IQ: Were you a vice-president credited with co-writing a popular song that was a hit decades after you composed it?
Okay, some side talk among the guessers. ‘Sort of involved’ in science, military hero but that’s not what he’s famous for, and not involved in Art, business, politics nor athletics. What’s left? Religion?
I’m also quite stumped by the peak of fame before 1970, but didn’t do anything newsworthy until after 1970. Not famous because of family. How did one become famous for nothing before 1970?
I think I’d like to narrow down birth and death dates before I give up, but I’m stumped so far… Any thoughts?
I promise you, I’m not trying to be tricky. Every answer I’ve given is as accurate as I can make it.
The person I have in mind WAS a longtime military officer and a war hero… but that’s NOT what most people would think of, when they hear his name.
This person’s educational background was in science and technology, and he worked in a science related field… but nobody thinks of him as a scientist.
And, hard to understand as it may be, this person was world-famous long before he did anything to justify that fame… and by the time he DID something to justify his fame, he was no longer a major celebrity.
When you hear or figure out the answer, you’ll say “AHHHH… NOW I see what he meant.” But in the meantime, I can see why this seems confusing.
Gaetano Donizetti, who, along with Rossini and Bellini was a driving force in Italian ‘Bel Canto’ opera, wrote a total of four operas that treat a subject in Tudor history - Maria Stuarda, Anna Bolena, Roberto Devereux, and Il Castello di Kenilworth. He fits neatly, historically and aesthetically, between the flourishings of Rossini and Verdi. Don Pasquale, L’Elisir d’amore and Lucia di Lammermoor are his best known works.

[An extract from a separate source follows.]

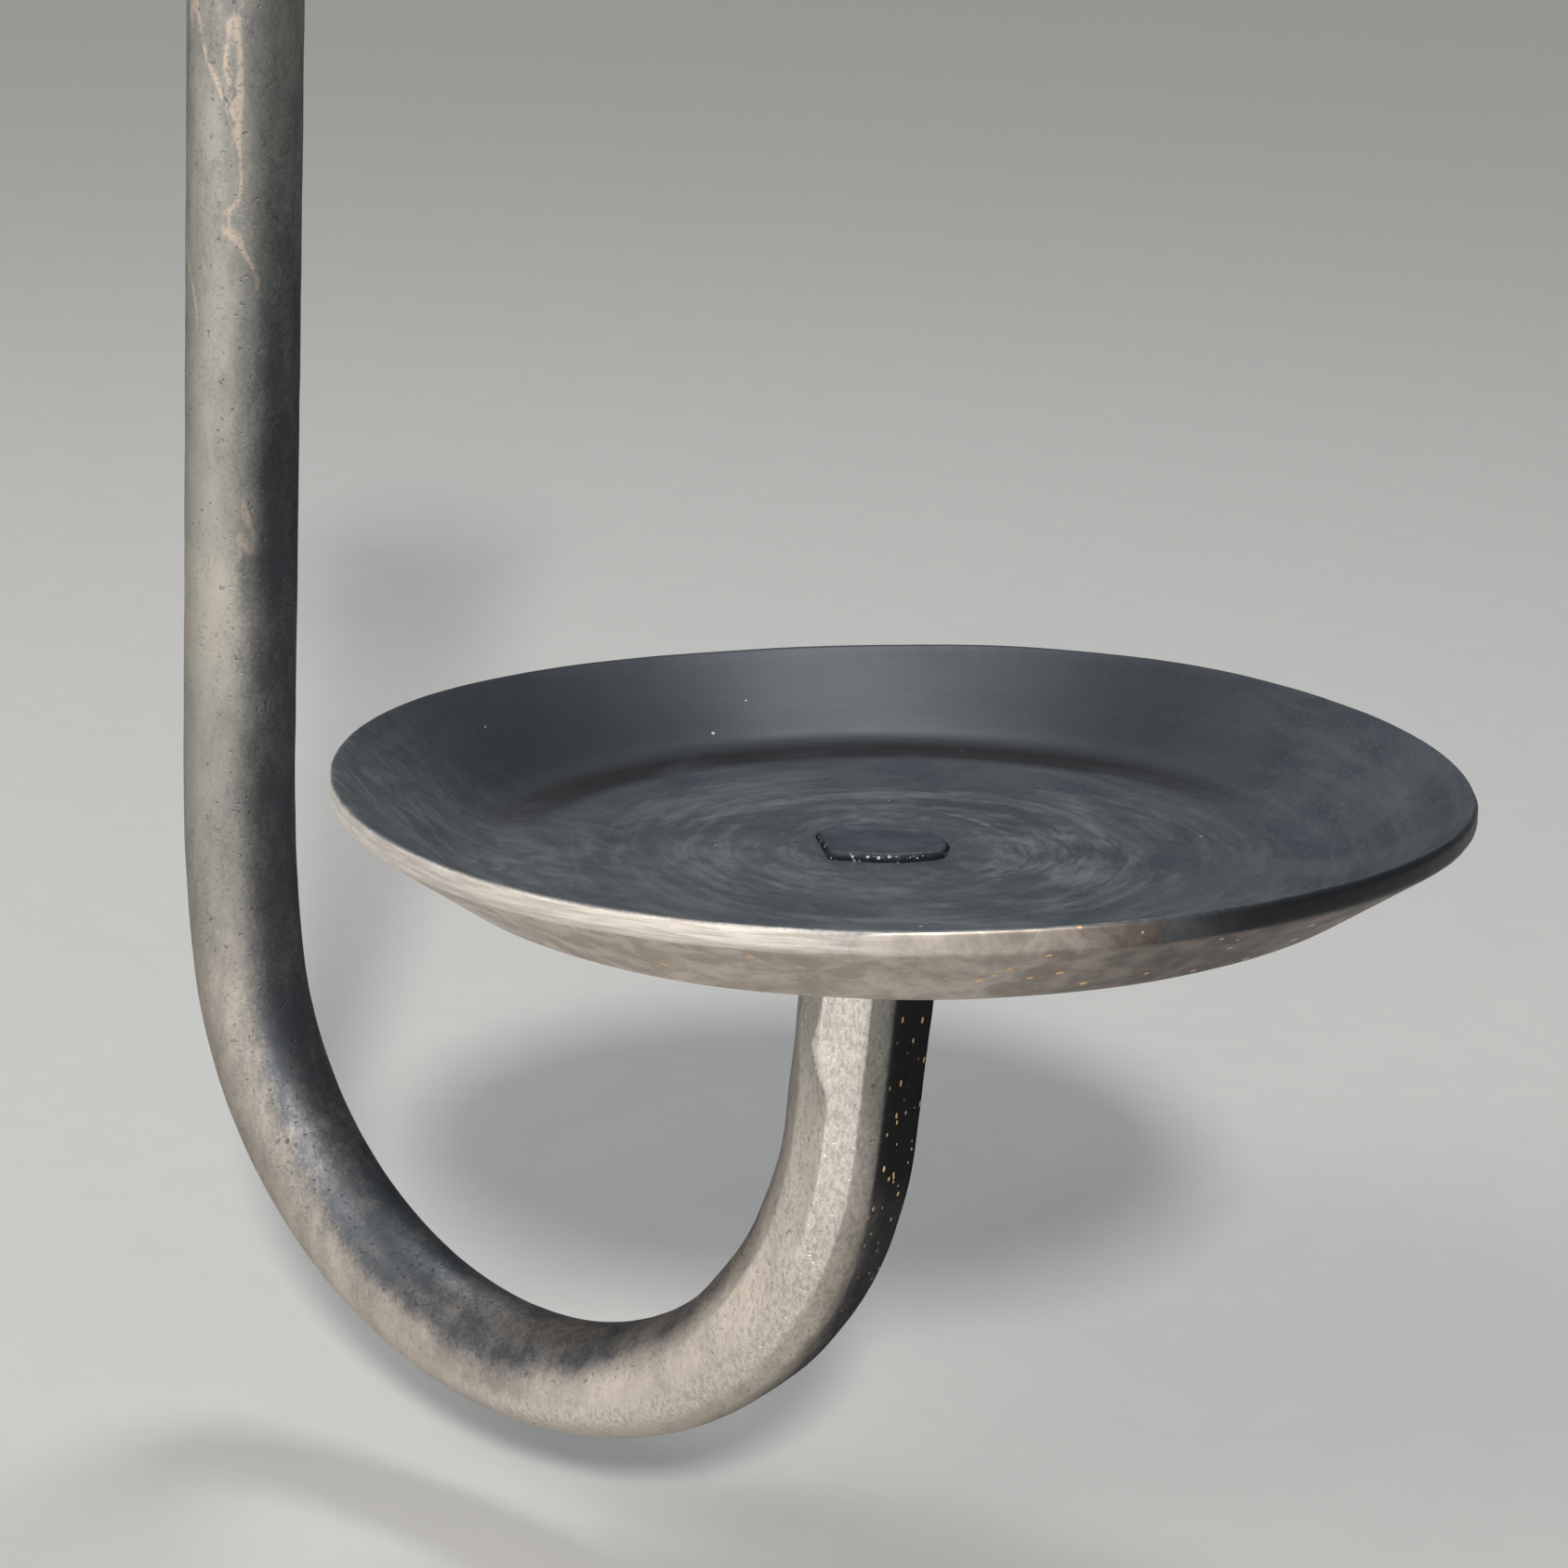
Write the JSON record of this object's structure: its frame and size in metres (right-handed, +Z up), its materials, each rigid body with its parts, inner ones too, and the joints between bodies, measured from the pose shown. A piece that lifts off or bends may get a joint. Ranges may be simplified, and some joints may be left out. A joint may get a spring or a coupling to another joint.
{
  "type": "wall sconce candle holder",
  "caption": "Forged wall sconce for one candle: a round bar hooks into a J and carries a riveted, dished drip pan; its flattened top screws to a wall.",
  "frame": {"origin": "on the wall, at the centre of the back of the flattened top, midway between the two screws", "axes": "+Z up, +Y into the wall, so the sconce stands out along -Y; +X sideways, across the plane of the bar"},
  "size_m": [0.1072, 0.179, 0.28],
  "materials": {
    "forged_bar": "forge scale, wire brushed and waxed, with bright hammered facets on the rise",
    "waxed_sheet": "blackened and waxed, matt, with a bare ground rim edge",
    "black_screw": "black oxide, satin"
  },
  "bodies": {
    "root": {"bracket_arm": "forged_bar", "drip_pan": "waxed_sheet", "wall_screw_upper": "black_screw", "wall_screw_lower": "black_screw"}
  },
  "joints": []
}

DQ: Were you born before 1950?
One of the things I have always loved about this game is that the questions posed can lead the questioner astray. I shall continue to gnaw at this one like a cheerful dog with a hambone.
Churchill referred to Eisenhower’s notoriously dogmatic Secretary of State John Foster Dulles as “Dull, Duller, Dulles.”
etv78 has several times, in this round and previously, been instructed on the intricacies of Botticelli, but still doesn’t quite seem to have caught on. I suggest you treat his (or her?) questions as easily-answered IQs.
We’re on the home stretch here for DQs, folks. Any suggestions for my next one?
IQ: Did your best-known character always carry a symbol of his self-restraint with him?
I don’t know the guy with a symbol of self-restraint. Ask another DQ. You have 2 coming.
I promise this isn’t somebody obscure. My oddly phrased answers may have people thinking more obscurely than they should- this was someone who was very prominent and world-famous in the Sixties.
I will give few clues (they should be helpful without giving this away too easily):
He was a secondary character in two movies that were nominated as Best Picture.
He was from Wisconsin
His real first name AND the nickname he was more widely known by both start with “D.”
An irregular heartbeat wreaked havoc on his career.